The internet does not care about keeping your kids safe. If you thought that, please read that sentence again. The internet does not care about our kids’ hearts, their innocence, or their relationships. It doesn’t care about their character, their growth, or their minds.
If you constantly complain about what’s influencing your kids, about their bad behavior, and their reliance on devices, but don’t think your actions, choices, or rules matter, you’re part of the problem.
None of this is easy. And none of this gets easier, from what I can tell. The kids just get older, and we get different struggles and problems. But if we’re using technology to parent our kids as opposed to actually parenting our kids, we have no one to blame but ourselves.

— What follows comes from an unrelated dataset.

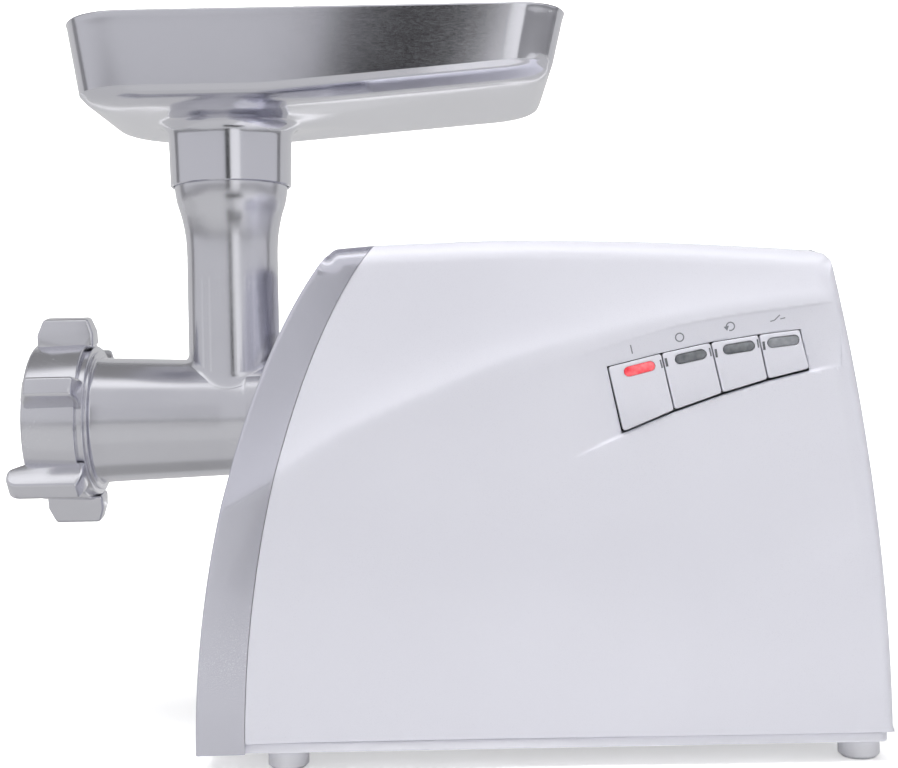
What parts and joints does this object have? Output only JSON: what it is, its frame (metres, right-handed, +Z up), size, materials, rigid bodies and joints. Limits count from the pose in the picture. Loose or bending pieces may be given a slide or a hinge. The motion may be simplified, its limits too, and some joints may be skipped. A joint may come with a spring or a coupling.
{
  "type": "electric meat grinder",
  "caption": "Countertop electric meat grinder with a motor housing, a twist-locked metal grinding head, a lugged ring nut and a feed tray on top.",
  "frame": {"origin": "on the surface that the feet stand on, under the middle of the bounding box", "axes": "+Z up, the grinding head points to -X, the control side with the push buttons faces -Y"},
  "size_m": [0.4055, 0.17, 0.3435],
  "materials": {
    "white_shell": "glossy white moulded plastic",
    "silver_fascia": "satin silver painted plastic",
    "cast_metal": "die-cast aluminium, fine satin",
    "tray_metal": "pressed aluminium, satin polish",
    "steel": "ground steel",
    "dark_steel": "varnished electrical steel laminations",
    "copper": "enamelled copper",
    "brass": "turned brass",
    "rubber_foot": "pale grey moulded rubber",
    "nylon": "natural nylon",
    "black_plastic": "black moulded plastic",
    "grey_plastic": "grey moulded plastic",
    "red_lens": "lit red indicator window",
    "dark_lens": "unlit smoked indicator window"
  },
  "bodies": {
    "housing": {"housing_control_side": "white_shell", "housing_far_side": "white_shell", "front_fascia": "silver_fascia", "base_plate": "grey_plastic", "foot_front_control": "rubber_foot", "foot_rear_control": "rubber_foot", "foot_front_far": "rubber_foot", "foot_rear_far": "rubber_foot", "cord_gland": "black_plastic", "head_socket": "cast_metal", "base_screw_front_control": "steel", "base_screw_rear_control": "steel", "base_screw_front_far": "steel", "base_screw_rear_far": "steel", "gearbox_case": "cast_metal", "gearbox_cover": "cast_metal", "output_bush": "brass", "field_coil_lower": "copper", "field_coil_upper": "copper", "motor_stator": "dark_steel", "motor_bracket_front": "cast_metal", "motor_bracket_rear": "cast_metal", "bearing_front": "steel", "bearing_rear": "steel", "brush_holder_control": "brass", "carbon_brush_control": "black_plastic", "brush_holder_far": "brass", "carbon_brush_far": "black_plastic", "switch_block": "black_plastic", "overload_breaker": "grey_plastic", "release_spring": "steel"},
    "rotor": {"rotor_shaft": "steel", "rotor_core": "dark_steel", "armature_winding_front": "copper", "armature_winding_rear": "copper", "commutator": "copper", "cooling_fan": "nylon", "motor_pinion": "steel"},
    "first_gear_set": {"first_gear": "nylon", "first_pinion_shaft": "steel"},
    "second_gear_set": {"second_gear": "nylon", "second_pinion_shaft": "steel"},
    "output_drive": {"output_gear": "steel", "drive_coupling": "steel"},
    "auger_set": {"auger": "cast_metal", "knife": "steel"},
    "head": {"grinder_head": "cast_metal"},
    "plate": {"cutting_plate": "steel"},
    "nut": {"ring_nut": "cast_metal"},
    "tray": {"feed_tray": "tray_metal"},
    "start": {"start_button": "white_shell", "start_lens": "red_lens"},
    "stop": {"stop_button": "white_shell", "stop_lens": "dark_lens"},
    "reverse": {"reverse_button": "white_shell", "reverse_lens": "dark_lens"},
    "reset": {"reset_button": "white_shell", "reset_lens": "dark_lens"},
    "release": {"release_button": "grey_plastic", "release_latch": "steel"}
  },
  "joints": [
    {"name": "rotor_spin", "type": "hinge", "parent": "housing", "child": "rotor", "pos_m": [0.06, 0, 0.0893], "axis": [1, 0, 0], "continuous": true},
    {"name": "first_gear_spin", "type": "hinge", "parent": "housing", "child": "first_gear_set", "pos_m": [-0.003, 0.03, 0.0893], "axis": [1, 0, 0], "continuous": true},
    {"name": "second_gear_spin", "type": "hinge", "parent": "housing", "child": "second_gear_set", "pos_m": [-0.016, 0, 0.1118], "axis": [1, 0, 0], "continuous": true},
    {"name": "output_spin", "type": "hinge", "parent": "housing", "child": "output_drive", "pos_m": [-0.032, 0, 0.1568], "axis": [1, 0, 0], "continuous": true},
    {"name": "auger_spin", "type": "hinge", "parent": "housing", "child": "auger_set", "pos_m": [-0.13, 0, 0.1568], "axis": [1, 0, 0], "continuous": true},
    {"name": "head_twist", "type": "hinge", "parent": "housing", "child": "head", "pos_m": [-0.066, 0, 0.1568], "axis": [1, 0, 0], "range_deg": [0, 35]},
    {"name": "plate_draw", "type": "slide", "parent": "head", "child": "plate", "axis": [-1, 0, 0], "range_m": [0, 0.0075]},
    {"name": "nut_turn", "type": "hinge", "parent": "plate", "child": "nut", "pos_m": [-0.183, 0, 0.1568], "axis": [-1, 0, 0], "range_deg": [0, 900]},
    {"name": "tray_lift", "type": "slide", "parent": "head", "child": "tray", "axis": [0, 0, 1], "range_m": [0, 0.06]},
    {"name": "start_press", "type": "slide", "parent": "housing", "child": "start", "axis": [0, 1, 0], "range_m": [0, 0.0024], "stiffness_N_per_m": 300, "springref_m": -0.002},
    {"name": "stop_press", "type": "slide", "parent": "housing", "child": "stop", "axis": [0, 1, 0], "range_m": [0, 0.0024], "stiffness_N_per_m": 300, "springref_m": -0.002},
    {"name": "reverse_press", "type": "slide", "parent": "housing", "child": "reverse", "axis": [0, 1, 0], "range_m": [0, 0.0024], "stiffness_N_per_m": 300, "springref_m": -0.002},
    {"name": "reset_press", "type": "slide", "parent": "housing", "child": "reset", "axis": [0, 1, 0], "range_m": [0, 0.0024], "stiffness_N_per_m": 300, "springref_m": -0.002},
    {"name": "release_press", "type": "slide", "parent": "housing", "child": "release", "axis": [1, 0, 0], "range_m": [0, 0.004], "stiffness_N_per_m": 500, "springref_m": -0.003, "deforming": ["release_spring"]}
  ],
  "couplings": [
    {"joint": "first_gear_spin", "follows": "rotor_spin", "ratio": -0.2},
    {"joint": "second_gear_spin", "follows": "rotor_spin", "ratio": 0.05},
    {"joint": "output_spin", "follows": "rotor_spin", "ratio": -0.0125},
    {"joint": "auger_spin", "follows": "rotor_spin", "ratio": -0.0125},
    {"joint": "plate_draw", "follows": "nut_turn", "m_per_rad": 0.00047746}
  ]
}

Want your kids to play more? Put the electronics up.
Want your kids to read more books? Don’t make electronics as accessible.
Want your kids to get along better? Stop letting them avoid human interaction.
Want your kids’ imaginations to take off? Turn the TV off.
Want your kids to engage more? Stop giving them ways to hide from each other.
What about you? What are you doing or not doing in your house to keep electronics in check? What feels like it’s working? What doesn’t feel like it’s working?